* Data block *
>> begin
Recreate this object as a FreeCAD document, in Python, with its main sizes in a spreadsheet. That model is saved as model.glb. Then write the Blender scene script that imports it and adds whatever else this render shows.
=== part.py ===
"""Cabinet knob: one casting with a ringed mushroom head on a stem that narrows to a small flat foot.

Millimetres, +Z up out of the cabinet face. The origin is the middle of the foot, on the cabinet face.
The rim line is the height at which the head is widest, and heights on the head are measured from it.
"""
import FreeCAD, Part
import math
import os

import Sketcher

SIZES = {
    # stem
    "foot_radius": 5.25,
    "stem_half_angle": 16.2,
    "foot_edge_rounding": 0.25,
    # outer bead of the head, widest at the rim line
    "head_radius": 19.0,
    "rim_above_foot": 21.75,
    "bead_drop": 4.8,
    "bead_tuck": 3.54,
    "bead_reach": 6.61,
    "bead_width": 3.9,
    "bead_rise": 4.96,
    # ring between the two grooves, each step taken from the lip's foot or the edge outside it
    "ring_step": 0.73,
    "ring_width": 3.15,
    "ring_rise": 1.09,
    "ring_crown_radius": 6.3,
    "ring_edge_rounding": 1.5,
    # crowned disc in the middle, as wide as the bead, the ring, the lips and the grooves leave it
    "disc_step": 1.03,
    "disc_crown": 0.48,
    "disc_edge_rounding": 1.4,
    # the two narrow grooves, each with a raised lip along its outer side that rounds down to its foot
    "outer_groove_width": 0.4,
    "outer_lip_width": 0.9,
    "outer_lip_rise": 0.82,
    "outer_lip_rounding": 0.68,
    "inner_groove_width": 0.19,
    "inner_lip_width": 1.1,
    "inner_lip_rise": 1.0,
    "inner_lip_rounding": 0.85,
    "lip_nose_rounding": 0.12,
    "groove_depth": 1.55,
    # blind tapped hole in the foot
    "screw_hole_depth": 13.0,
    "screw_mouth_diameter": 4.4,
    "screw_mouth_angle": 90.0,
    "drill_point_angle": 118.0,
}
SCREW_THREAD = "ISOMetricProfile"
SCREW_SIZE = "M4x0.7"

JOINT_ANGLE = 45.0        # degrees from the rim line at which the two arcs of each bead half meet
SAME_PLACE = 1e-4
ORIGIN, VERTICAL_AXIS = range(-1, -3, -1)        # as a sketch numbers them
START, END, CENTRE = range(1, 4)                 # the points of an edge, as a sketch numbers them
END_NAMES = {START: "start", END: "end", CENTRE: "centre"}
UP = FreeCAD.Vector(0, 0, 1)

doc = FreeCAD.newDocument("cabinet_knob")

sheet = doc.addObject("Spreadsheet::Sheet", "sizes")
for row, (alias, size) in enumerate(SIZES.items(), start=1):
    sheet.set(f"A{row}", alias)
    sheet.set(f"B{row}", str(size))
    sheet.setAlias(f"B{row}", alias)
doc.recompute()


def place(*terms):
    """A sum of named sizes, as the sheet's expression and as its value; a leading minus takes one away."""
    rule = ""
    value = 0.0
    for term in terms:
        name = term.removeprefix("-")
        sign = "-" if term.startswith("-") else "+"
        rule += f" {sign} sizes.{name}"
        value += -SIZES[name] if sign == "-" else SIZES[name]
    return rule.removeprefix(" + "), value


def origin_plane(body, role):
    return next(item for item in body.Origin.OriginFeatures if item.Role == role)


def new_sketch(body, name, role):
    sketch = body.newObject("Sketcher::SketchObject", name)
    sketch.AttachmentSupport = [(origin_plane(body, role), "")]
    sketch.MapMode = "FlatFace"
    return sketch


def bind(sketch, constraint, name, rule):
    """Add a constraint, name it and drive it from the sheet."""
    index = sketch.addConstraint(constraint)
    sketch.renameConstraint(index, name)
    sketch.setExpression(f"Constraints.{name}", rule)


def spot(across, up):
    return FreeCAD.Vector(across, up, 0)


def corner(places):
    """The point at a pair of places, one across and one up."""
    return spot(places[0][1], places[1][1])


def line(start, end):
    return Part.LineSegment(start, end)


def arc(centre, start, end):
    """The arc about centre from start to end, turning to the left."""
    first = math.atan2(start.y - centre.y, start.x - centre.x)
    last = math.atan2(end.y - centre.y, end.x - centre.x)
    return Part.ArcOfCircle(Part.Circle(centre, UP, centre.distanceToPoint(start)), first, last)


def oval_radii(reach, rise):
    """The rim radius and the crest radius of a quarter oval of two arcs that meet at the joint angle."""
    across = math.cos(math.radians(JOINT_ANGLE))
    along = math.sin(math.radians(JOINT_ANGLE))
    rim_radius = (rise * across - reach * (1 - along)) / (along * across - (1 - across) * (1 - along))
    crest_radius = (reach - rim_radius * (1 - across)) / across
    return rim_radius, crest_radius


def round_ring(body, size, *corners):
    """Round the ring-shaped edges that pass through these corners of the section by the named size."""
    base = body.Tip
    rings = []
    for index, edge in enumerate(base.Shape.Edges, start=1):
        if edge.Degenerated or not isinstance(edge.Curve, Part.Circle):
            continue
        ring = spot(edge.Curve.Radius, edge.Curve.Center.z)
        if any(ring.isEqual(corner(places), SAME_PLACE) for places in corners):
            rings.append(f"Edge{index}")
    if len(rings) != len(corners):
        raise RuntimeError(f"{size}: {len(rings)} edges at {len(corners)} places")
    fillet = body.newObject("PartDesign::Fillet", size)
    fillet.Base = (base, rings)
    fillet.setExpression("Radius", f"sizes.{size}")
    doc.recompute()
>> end
* Your objective *
Find every line holding the word "FreeCAD"; give their count and nothing else.

* Output below *
5